Tuesday’s new moon has left a dim sky for one of the year’s most illuminating meteor showers to sparkle across it even more brightly.
The Geminid meteor shower will reach its peak at about 19:00 GMT on Thursday and remain intermittently visible until December 24. Its unique formation sets it apart from the estimated 30 showers that are visible on Earth each year.
Here’s what to know about the display and how to watch it:
What is the Geminid meteor shower?
The Geminid meteor shower is a celestial event that occurs every December and gets its name from the constellation “Gemini”.
It is also one of two annual showers that form when the Earth passes through debris left by asteroids, unlike other meteor showers that are formed by comet debris.
An asteroid is made out of rock while comets are balls of ice and dust. When either of these enter the earth’s atmosphere in large amounts, they burn up creating streaks of light or a “meteor shower”.
An asteroid named 3200 Phaethon was discovered as the source of Geminid meteors in the mid-1980s, while the shower’s first recorded observation occurred in 1862.
What time is the peak and where can you get the best view of the meteor shower?
The event is predicted to peak at 19:27 GMT on December 14 while continuing to be visible through pre-dawn hours.
The best time to watch the shower is between midnight and 2am local time, in any time zone, according to The Planetary Society.
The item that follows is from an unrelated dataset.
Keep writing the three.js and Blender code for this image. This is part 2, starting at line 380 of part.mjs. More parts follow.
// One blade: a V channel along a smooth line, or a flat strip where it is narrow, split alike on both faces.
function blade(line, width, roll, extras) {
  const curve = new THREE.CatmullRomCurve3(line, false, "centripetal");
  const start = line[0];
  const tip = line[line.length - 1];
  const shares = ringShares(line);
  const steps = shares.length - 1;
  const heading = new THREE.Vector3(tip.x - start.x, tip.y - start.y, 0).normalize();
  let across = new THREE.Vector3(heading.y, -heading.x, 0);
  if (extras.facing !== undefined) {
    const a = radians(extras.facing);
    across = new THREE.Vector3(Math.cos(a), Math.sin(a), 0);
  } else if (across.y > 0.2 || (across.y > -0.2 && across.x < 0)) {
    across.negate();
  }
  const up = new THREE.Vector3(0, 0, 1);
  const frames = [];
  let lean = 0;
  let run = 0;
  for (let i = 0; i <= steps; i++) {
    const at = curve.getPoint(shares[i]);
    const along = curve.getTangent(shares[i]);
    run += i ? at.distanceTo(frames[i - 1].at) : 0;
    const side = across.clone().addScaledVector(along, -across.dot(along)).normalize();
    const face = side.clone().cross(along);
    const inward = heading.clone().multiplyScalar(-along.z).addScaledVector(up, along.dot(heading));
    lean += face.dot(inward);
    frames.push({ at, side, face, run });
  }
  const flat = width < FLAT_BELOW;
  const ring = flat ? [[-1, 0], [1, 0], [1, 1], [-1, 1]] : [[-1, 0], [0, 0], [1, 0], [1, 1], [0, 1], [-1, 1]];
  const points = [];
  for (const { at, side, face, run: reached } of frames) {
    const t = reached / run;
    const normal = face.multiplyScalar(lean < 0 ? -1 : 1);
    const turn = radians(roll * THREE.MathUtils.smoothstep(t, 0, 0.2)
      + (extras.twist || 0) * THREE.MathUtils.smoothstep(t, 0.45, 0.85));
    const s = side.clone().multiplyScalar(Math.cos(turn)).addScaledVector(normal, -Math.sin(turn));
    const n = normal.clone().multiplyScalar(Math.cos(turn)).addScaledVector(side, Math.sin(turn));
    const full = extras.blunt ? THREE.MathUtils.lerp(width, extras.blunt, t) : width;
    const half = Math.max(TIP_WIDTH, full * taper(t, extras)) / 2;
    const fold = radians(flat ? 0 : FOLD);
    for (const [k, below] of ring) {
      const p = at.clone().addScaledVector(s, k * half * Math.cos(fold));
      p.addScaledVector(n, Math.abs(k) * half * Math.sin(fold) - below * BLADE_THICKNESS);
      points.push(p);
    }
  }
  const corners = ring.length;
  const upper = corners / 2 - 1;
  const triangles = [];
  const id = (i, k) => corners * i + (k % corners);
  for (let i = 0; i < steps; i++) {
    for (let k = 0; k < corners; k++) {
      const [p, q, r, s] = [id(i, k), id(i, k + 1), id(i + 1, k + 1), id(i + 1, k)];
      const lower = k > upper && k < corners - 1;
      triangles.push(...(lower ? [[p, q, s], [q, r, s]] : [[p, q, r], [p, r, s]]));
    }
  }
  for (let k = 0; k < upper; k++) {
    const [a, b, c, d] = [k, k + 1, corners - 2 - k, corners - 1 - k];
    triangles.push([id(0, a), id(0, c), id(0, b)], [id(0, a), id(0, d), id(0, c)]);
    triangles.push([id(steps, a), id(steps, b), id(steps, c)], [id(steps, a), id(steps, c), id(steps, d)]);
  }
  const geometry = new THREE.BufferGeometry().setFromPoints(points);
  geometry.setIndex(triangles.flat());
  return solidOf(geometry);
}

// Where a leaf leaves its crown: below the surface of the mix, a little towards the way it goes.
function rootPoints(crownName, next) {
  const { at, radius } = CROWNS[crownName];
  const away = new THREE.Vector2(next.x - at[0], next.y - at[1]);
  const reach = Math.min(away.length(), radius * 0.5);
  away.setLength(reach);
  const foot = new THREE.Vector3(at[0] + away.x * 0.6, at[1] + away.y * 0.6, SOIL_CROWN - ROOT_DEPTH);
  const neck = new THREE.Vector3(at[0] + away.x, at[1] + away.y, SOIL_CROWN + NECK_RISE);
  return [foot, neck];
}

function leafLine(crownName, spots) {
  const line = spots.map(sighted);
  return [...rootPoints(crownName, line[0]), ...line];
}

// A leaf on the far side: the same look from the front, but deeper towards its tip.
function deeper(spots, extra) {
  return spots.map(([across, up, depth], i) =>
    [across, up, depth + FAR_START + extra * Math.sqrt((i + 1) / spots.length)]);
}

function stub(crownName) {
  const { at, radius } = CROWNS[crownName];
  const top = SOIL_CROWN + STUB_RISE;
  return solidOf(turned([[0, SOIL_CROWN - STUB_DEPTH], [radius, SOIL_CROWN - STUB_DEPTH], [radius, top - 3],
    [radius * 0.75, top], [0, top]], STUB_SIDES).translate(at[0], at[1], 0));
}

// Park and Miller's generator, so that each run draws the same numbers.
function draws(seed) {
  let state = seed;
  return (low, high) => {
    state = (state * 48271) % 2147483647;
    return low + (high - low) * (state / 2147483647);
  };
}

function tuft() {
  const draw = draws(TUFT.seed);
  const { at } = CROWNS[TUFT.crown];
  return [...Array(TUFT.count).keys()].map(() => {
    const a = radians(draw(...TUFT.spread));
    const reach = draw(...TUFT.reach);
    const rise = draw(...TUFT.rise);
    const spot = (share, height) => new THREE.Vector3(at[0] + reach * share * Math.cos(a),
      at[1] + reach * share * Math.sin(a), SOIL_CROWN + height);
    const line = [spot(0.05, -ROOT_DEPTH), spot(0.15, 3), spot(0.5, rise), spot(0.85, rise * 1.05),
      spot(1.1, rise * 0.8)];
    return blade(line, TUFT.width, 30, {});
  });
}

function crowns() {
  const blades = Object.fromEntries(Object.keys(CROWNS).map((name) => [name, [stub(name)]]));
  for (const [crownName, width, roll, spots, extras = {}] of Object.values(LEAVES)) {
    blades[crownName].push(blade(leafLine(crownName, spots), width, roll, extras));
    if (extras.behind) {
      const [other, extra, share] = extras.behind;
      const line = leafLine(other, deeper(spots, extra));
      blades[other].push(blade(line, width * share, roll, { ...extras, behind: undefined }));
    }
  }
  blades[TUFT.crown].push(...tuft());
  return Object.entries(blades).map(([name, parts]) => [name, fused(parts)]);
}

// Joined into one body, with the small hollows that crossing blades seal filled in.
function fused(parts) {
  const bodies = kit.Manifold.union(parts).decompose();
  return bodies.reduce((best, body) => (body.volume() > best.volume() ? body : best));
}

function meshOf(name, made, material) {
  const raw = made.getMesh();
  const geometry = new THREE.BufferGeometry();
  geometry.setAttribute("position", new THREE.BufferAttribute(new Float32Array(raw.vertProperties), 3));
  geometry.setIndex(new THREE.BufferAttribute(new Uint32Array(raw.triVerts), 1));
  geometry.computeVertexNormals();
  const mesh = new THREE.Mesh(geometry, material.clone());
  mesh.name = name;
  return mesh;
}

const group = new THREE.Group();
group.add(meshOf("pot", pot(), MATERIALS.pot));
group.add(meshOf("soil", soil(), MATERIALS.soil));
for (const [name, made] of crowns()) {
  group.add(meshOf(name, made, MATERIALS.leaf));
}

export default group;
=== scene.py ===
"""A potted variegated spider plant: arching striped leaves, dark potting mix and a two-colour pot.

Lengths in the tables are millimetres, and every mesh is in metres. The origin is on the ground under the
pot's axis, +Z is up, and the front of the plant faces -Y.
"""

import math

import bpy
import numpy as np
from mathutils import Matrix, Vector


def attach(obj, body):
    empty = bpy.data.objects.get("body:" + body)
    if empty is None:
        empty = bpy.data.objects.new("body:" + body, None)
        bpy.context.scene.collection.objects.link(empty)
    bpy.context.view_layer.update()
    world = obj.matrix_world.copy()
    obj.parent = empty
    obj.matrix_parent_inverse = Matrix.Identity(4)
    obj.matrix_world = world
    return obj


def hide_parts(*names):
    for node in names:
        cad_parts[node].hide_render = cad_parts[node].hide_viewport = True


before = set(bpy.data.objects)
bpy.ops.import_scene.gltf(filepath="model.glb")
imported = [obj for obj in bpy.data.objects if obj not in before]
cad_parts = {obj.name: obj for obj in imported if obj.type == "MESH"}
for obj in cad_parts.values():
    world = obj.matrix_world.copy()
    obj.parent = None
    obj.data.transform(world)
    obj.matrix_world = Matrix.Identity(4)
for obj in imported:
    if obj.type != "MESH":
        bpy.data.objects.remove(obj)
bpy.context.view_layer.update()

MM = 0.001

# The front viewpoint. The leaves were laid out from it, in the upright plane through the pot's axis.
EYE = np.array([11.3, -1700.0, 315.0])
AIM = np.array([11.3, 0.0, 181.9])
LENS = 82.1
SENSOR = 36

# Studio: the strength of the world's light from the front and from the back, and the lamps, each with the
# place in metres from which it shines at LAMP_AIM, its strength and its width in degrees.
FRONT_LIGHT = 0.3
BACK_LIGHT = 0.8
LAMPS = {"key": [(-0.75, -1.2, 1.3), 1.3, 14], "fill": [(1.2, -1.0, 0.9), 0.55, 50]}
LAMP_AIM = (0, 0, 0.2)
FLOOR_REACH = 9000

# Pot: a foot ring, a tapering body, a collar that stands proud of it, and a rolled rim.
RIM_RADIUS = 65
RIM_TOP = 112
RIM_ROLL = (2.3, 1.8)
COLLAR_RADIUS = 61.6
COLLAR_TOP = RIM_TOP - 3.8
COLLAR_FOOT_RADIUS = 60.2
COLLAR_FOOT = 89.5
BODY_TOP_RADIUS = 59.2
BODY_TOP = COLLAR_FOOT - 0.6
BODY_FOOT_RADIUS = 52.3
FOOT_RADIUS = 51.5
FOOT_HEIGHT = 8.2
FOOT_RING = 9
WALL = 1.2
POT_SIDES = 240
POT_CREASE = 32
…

The darkness of late night and the new moon will put the vibrant shower at centre stage, particularly if skies remain clear. Next year’s Geminid shower will occur during the bright rays of a full moon and be less visible.
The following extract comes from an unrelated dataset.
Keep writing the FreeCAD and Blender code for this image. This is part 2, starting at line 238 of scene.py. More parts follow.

Where and how can you watch the Geminid meteor shower?
Skywatchers can observe the shower directly or watch a livestream hosted by telescope networks.
The Slooh robotic telescope network and Virtual Telescope Project will be broadcasting the event to their YouTube channels beginning at 22:30 GMT and 23:00 GMT respectively on Thursday.
Although the display will be visible across the globe, the best showers will occur in the Northern Hemisphere and people in the Southern Hemisphere will witness ones with lower rates. Areas with clearer skies will unveil more visible showers.
NASA said that it may take approximately 30 minutes in the dark for eyes to adapt and begin seeing meteors clearly.
What is the direction and appearance of the meteor shower?
Geminids could shoot 120 visible meteors every hour making it the strongest shower of the year, according to NASA.
The further away one is from light pollution, the more likely they are to see the shower in all its fierceness. Otherwise, an average person in their back yard would see approximately half its amount, or one to two meteors per minute, after midnight.
Geminids travel at 35km per second (22 miles per second), more than 40 times faster than a speeding bullet, according to NASA.
Scientists have said the Geminid shower may also be intensifying each year, especially in comparison to the 10-20 meteors per hour that were recorded in the mid-1800s.
Although the meteors appear to originate from the same region in the sky as the Gemini constellation, viewers do not need to look to the constellation to see the Geminid shower – it will be visible throughout the sky in no particular direction. In fact, meteors close to the “radiant”, or point of origin, are easily missed because of shorter trails, said NASA.
The streaks are very bright and white, although they may take on coloured hues depending on the chemical composition of the debris. For example, nickel produces green and sodium and nitrogen create red or orange.